I don’t think I’ll ever forget that moment. Standing in Geneva Train Station; weighed down by a backpack about 10 kilograms too heavy. I was about to launch myself into the continent. I was about to validate my Eurail pass.
It was an exciting moment; one that I had planned and anticipated for months. It was also a heck of a lot of money. I had been scraping together work here and there and figured I had just enough to make it to Amsterdam then a cheap flight to London where I could stay with friends. A Eurail pass wasn’t cheap and if something went wrong, I was calling Mum for a money transfer.
I’m a bit of a worrier, especially when it comes to anything “official”. I trust people but not bureaucracy…what was going to go wrong? It had to be something. By the time I had stood in the line this long I had dropped my bag to the floor and was kicking it in front of me. I really should have packed less crap but I refused to dump anything.

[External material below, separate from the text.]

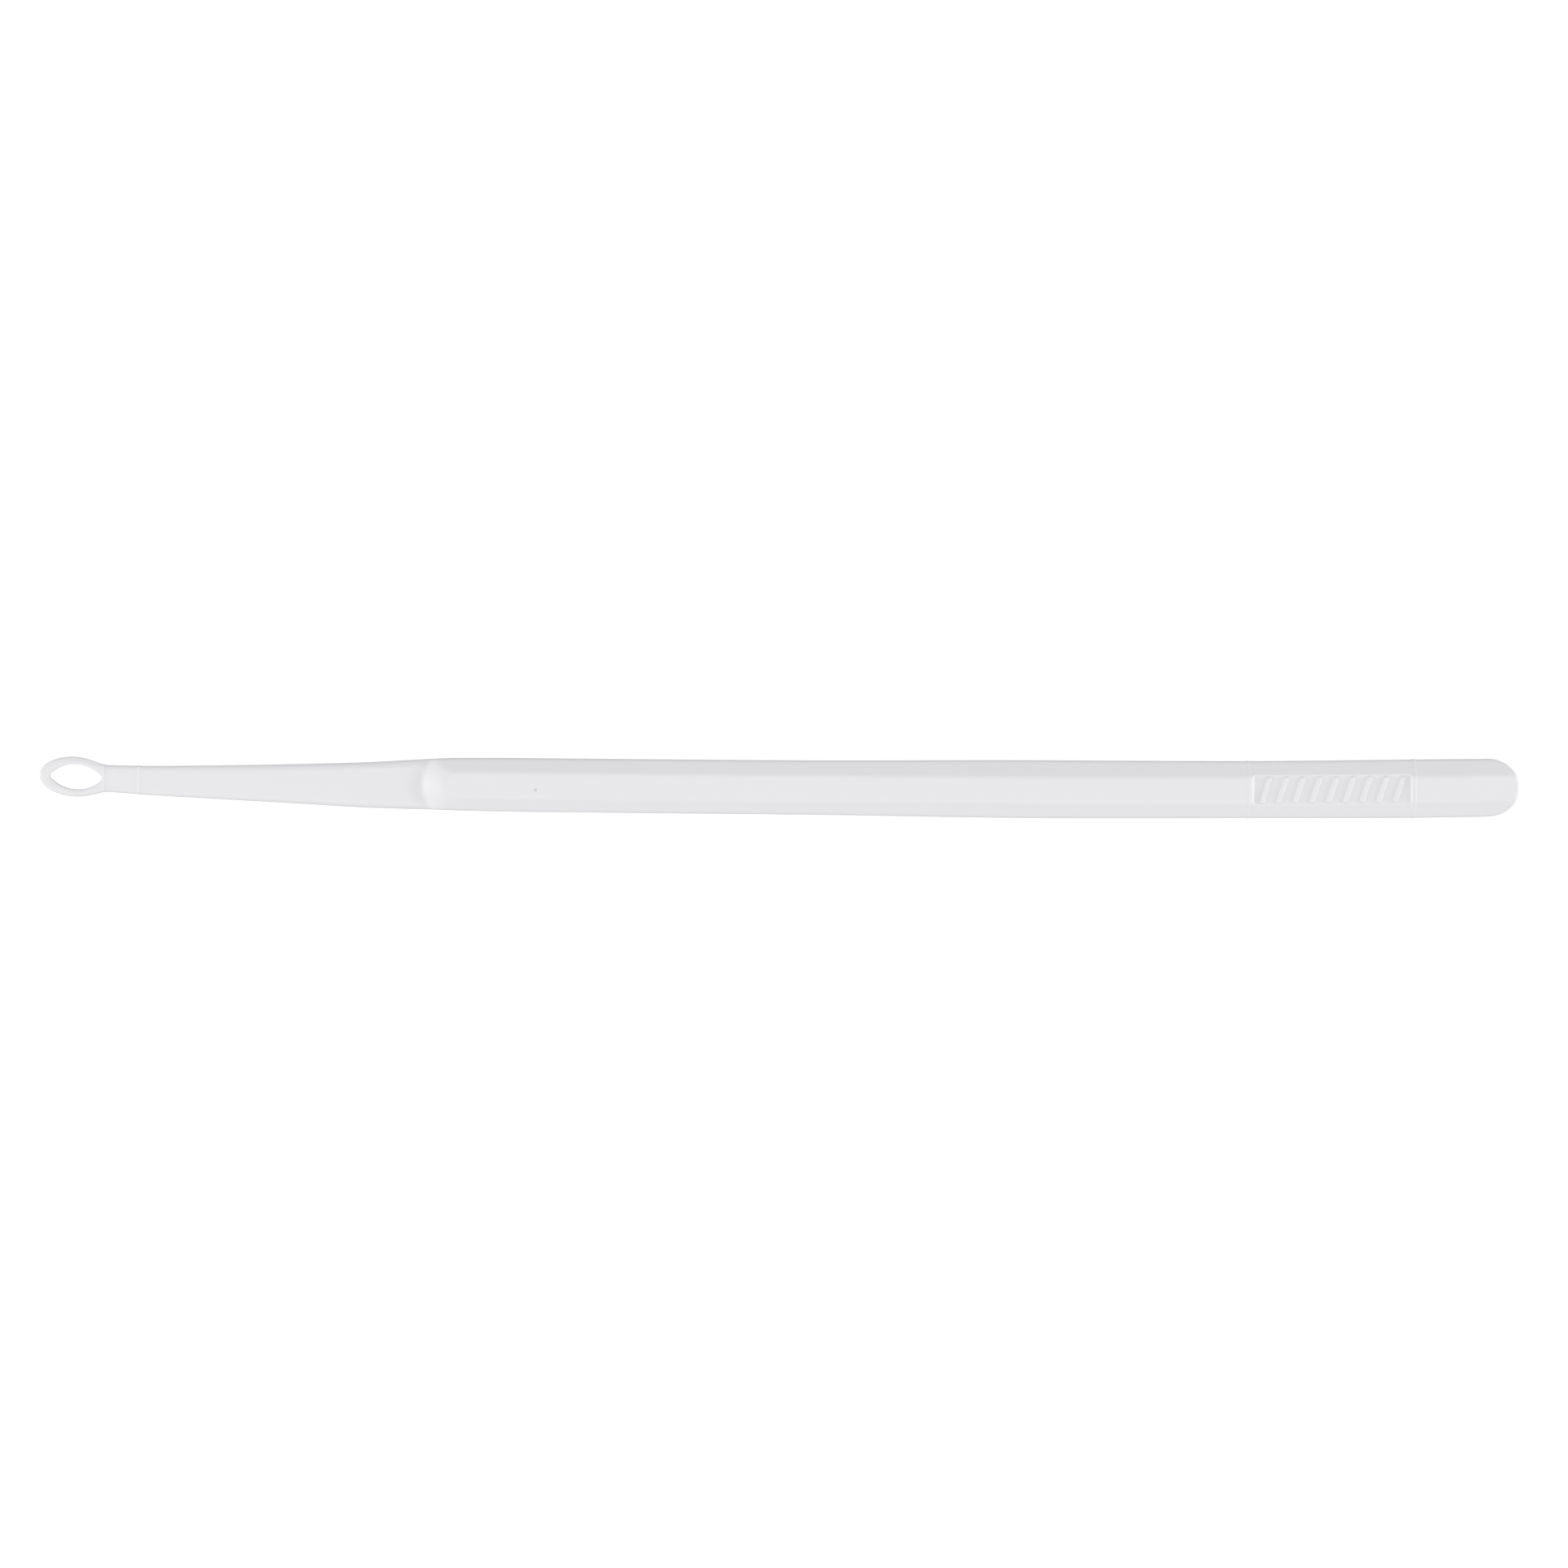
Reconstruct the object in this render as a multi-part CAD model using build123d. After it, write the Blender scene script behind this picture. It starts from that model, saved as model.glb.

The front of the line. The empty slot. I dragged that tonne weight over to the counter. “Bonjour! Parle vous Anglais?” High school was good for four words; shame I wouldn’t understand a meaningful response. The ticket agent spoke perfect English (to my colonial shame) and the pass was validated almost instantly (to my surprise). A passport as identification, a quick stamp or two and it was done. Now, where was the platform…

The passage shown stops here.